Congress - Rep. Gary L. Ackerman (D-NY-05) introduced the “Solicitation Disclosure Act” (H.R. 5895), which would require that “any unsolicited commercial offer that is sent to an individual through the mails shall contain, on the outside of such solicitation, a notice to the recipient. Such notice shall be in a large, clear, and bold typeface, in a contrasting color, and in a clear and conspicuous location on the outside envelope containing such solicitation, or in the case of a solicitation that is mailed without an envelope, in a clear and conspicuous location at the top of such solicitation. Such notice shall read `This Is an Unsolicited Commercial Offer From' followed by the name of the person or company making such offer’.” Because survey and opinion research is not commercial in nature, H.R. 5895 would have no negative impact on the research profession.
PA - Rep.
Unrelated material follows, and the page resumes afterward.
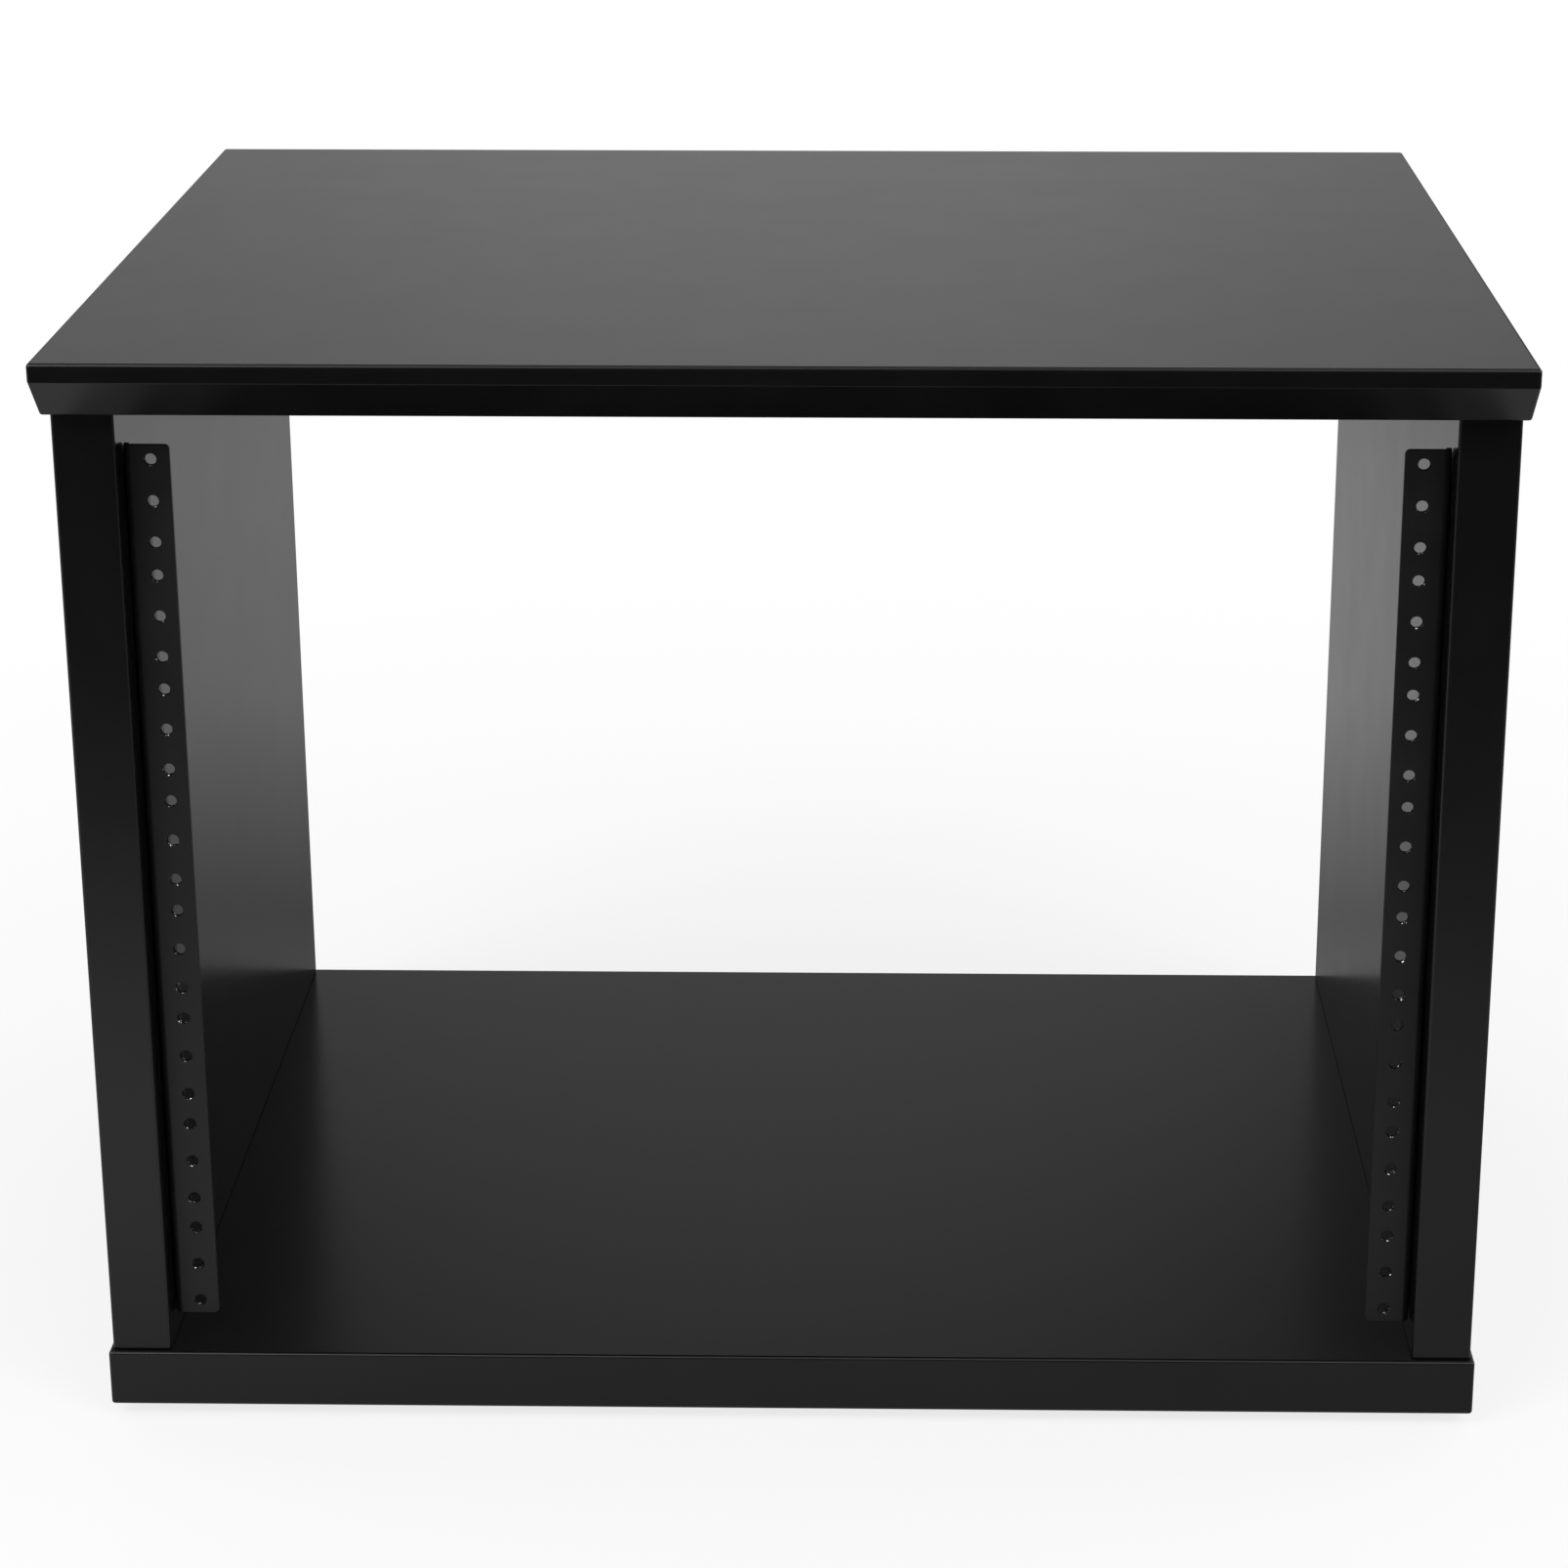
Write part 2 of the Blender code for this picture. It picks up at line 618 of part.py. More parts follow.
def make_base_screws():
    """Connecting screws from under the base into the side panels, with their heads sunk."""
    head = BASE_SCREW_HEAD / 2
    shoulder = BASE_SCREW_SHOULDER / 2
    thread = BASE_SCREW_THREAD / 2
    cone = head - shoulder
    profile = [
        (0, 0),
        (head, 0),
        (shoulder, -cone),
        (shoulder, -BOARD + FACE_GAP),
        (thread, -BOARD + FACE_GAP),
        (thread, SCREW_POINT - BASE_SCREW_LENGTH),
        (0, -BASE_SCREW_LENGTH),
    ]
    screw = turned("base_screw_pattern", profile, screw_steel, HIDDEN_STEPS)
    cut(screw, drills("base_screw_socket", BASE_SCREW_SOCKET, -CUT_PAST, CUT_PAST + BASE_SCREW_SOCKET_DEPTH,
                      (0, 0, -1), [(0, 0, 0)], sides=6))
    place_copies(screw, {
        f"{side}_{end}_base_screw": ((sign * board_middle, y, base_bottom + FACE_GAP), (math.pi, 0, 0))
        for side, sign in SIDES.items()
        for end, y in base_screw_y.items()
    })


def foot_places():
    """Where the feet are, in from the base's four corners."""
    across = slab_half - FOOT_INSET
    along = {"front": base_front + FOOT_INSET, "rear": top_back - FOOT_INSET}
    return {
        f"{side}_{end}": (sign * across, y) for side, sign in SIDES.items() for end, y in along.items()
    }


def make_feet():
    """Tapered rubber feet, each with a screw whose head is sunk in a recess clear of the floor."""
    top = FOOT_DIAMETER / 2
    bottom = top - FOOT_TAPER
    hole = FOOT_SCREW_SHANK / 2 + HOLE_ROOM
    recess = FOOT_SCREW_HEAD / 2 + 2 * HOLE_ROOM
    profile = [
        (hole, FOOT_HEIGHT),
        (top, FOOT_HEIGHT),
        (top, FOOT_HEIGHT - FOOT_TAPER),
        (bottom, 0),
        (recess, 0),
        (recess, FOOT_RECESS_DEPTH),
        (hole, FOOT_RECESS_DEPTH),
    ]
    foot = turned("foot_pattern", profile, rubber, closed=True)
    place_copies(foot, {f"{name}_foot": ((x, y, 0), (0, 0, 0)) for name, (x, y) in foot_places().items()})
    screw = pan_head_screw(
        "foot_screw_pattern", FOOT_SCREW_SHANK, FOOT_SCREW_LENGTH, FOOT_SCREW_HEAD, FOOT_SCREW_HEAD_HEIGHT
    )
    under_head = FOOT_RECESS_DEPTH - FACE_GAP
    place_copies(screw, {
        f"{name}_foot_screw": ((x, y, under_head), (math.pi, 0, 0))
        for name, (x, y) in foot_places().items()
    })


make_top()
make_base()
for side_name, side_sign in SIDES.items():
    make_side_panel(side_name, side_sign)
    make_rail(side_name, side_sign)
make_rail_screws()
make_cams()
make_cam_bolts()
make_dowels()
make_base_screws()
make_feet()
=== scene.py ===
"""Studio rack: the finish of its pieces, and the floor, light and camera round it.

Metres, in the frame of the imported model: +Z up, the front faces -Y, the origin on the floor.
"""

import json
import math

import bmesh
import bpy
from mathutils import Matrix, Vector


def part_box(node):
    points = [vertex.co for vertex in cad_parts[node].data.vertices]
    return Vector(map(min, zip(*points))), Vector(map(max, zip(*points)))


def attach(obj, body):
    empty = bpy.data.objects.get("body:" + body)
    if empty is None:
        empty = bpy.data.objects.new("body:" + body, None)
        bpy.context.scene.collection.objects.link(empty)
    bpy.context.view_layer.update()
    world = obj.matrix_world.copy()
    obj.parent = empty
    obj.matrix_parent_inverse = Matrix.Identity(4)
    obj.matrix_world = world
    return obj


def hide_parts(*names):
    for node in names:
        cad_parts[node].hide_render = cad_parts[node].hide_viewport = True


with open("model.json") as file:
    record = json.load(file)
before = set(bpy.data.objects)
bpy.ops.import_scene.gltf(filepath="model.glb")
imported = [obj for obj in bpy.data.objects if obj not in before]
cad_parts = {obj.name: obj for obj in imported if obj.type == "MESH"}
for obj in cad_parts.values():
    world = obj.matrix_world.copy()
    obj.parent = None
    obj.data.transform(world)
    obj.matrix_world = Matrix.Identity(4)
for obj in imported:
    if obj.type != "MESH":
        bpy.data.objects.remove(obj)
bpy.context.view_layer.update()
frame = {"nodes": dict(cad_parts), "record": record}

# Sizes that a node's box doesn't give
EDGE_RADIUS = 0.0014
SAWN_EDGE_RADIUS = 0.0003
CHAMFER_EDGE_RADIUS = 0.00015
TOP_CHAMFER = 0.016
RACK_UNITS = 8
UNIT_HEIGHT = 0.04445
HOLE_FROM_UNIT_EDGE = 0.00635
FLANGE_PAST_HOLE = 0.00715
RAIL_END_TRIM = 0.0008
RAIL_SHEET = 0.002
RAIL_BEND_OUTSIDE = 0.003
FLANGE_CORNER_RADIUS = 0.002
LEG_CUT_HEIGHT = 0.024
LEG_CUT_BEHIND_BEND = 0.0005
CUT_EDGE_RADIUS = 0.00025

# The tapped rack holes: thread of 32 turns to the inch, and the coat-rounded mouth of each hole
THREAD_ROOT_RADIUS = 0.0024
THREAD_CREST_RADIUS = 0.00218
THREAD_PITCH = 0.0254 / 32
THREAD_SHARPNESS = 1.5
THREAD_ROWS = 14
MOUTH_DEPTH = 0.0002
MOUTH_RADIUS = 0.00245
MOUTH_STEP = 0.00001

# Pan head screws, shanks and holes by their radius, and the cross recess in their heads
SCREW_RIM = 0.0009
SCREW_POINT = 0.004
RIM_ROUND = 0.00015
RAIL_SCREW_SHANK = 0.002
RAIL_SCREW_HOLE = 0.0023
RAIL_SCREW_HEAD_HEIGHT = 0.0024
FOOT_SCREW_SHANK = 0.00175
FOOT_SCREW_HEAD_HEIGHT = 0.0019
DRIVE_SPAN = 0.0042
DRIVE_WIDTH = 0.0011
DRIVE_DEPTH = 0.0017
DRIVE_MOUTH = 0.0002
DRIVE_BOTTOM_SPAN_SHARE = 0.55
DRIVE_BOTTOM_WIDTH_SHARE = 0.8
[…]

Micozzie (R) introduced H.B. 2551, which would prohibit unwanted mail solicitation to Pennsylvania residents whose name and address appears on a state do-not-mail list. The legislation does not define “solicitation”. CMOR assumes the interpretation is limited to sales-related matters only, but CMOR will contact Rep. Micozzie in order to determine the intent behind H.B. 2551and avoid any impact on the survey research profession.
Do Not Call
LA - Sen. Hebert (D) has introduced S.B. 431, which would amend the state do not call law to include cellular telephone numbers to the state do not call list. The legislation also prohibits any telephone sales calls between the hours of 5 P.M. and 8 A.M. The legislation applies solely to telephone solicitations and does not present any negative implications for survey and opinion researchers conducting legitimate survey research.